Hersh fut immédiatement attaqué par les médias grand public pour son recours à des sources anonymes. De telles critiques ne veulent pas dire grand chose de la part de médias qui s’appuient systématiquement sur des sources anonymes du gouvernement et des services secrets pour promouvoir la ligne officielle dans la « guerre contre le terrorisme » et pour appuyer les provocations américaines, depuis l’Ukraine jusqu’à la mer de Chine du Sud. Aux yeux des sténographes gouvernementaux des médias contrôlés par la grande entreprise, le principal péché de Hersh est qu’il utilise des sources anonymes pour contester la version officielle plutôt que de la régurgiter.
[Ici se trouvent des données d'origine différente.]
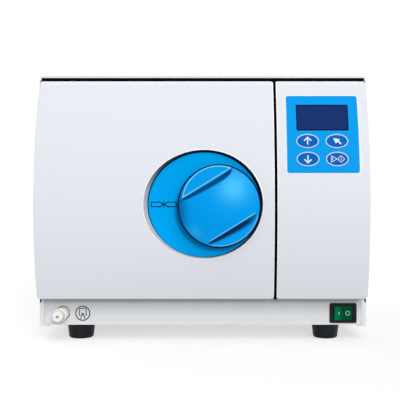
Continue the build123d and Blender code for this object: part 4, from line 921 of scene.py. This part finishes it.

Au vu du bilan historique, Hersh est un témoin beaucoup plus fiable que les innombrables présentateurs d’informations et autres pontifes des médias, tous millionnaires, et qui fonctionnent en tant qu’apologistes de l’impérialisme américain. Hersh est le premier journaliste à avoir exposé les abus commis contre des prisonniers irakiens par des soldats américains à Abou Ghraib. En 2013-2014, il a publié deux expositions dévastatrices des allégations des États-Unis que le gouvernement syrien avait utilisé des armes chimiques et où il a démontré qu’il était beaucoup plus probable que c’étaient les « rebelles » soutenus par les États-Unis qui étaient responsables.

Il est loin d’être certain que Hersh a fourni le compte rendu définitif des événements ayant conduit à la mort de Ben Laden. Bien qu’il repose surtout sur le récit d’un seul haut responsable anonyme à la retraite des renseignements, corroboré par d’autres responsables des renseignements anonymes aux États-Unis et au Pakistan, son récit est une histoire beaucoup plus solide et crédible que l’histoire tissée par la propagande officielle et les médias patronaux.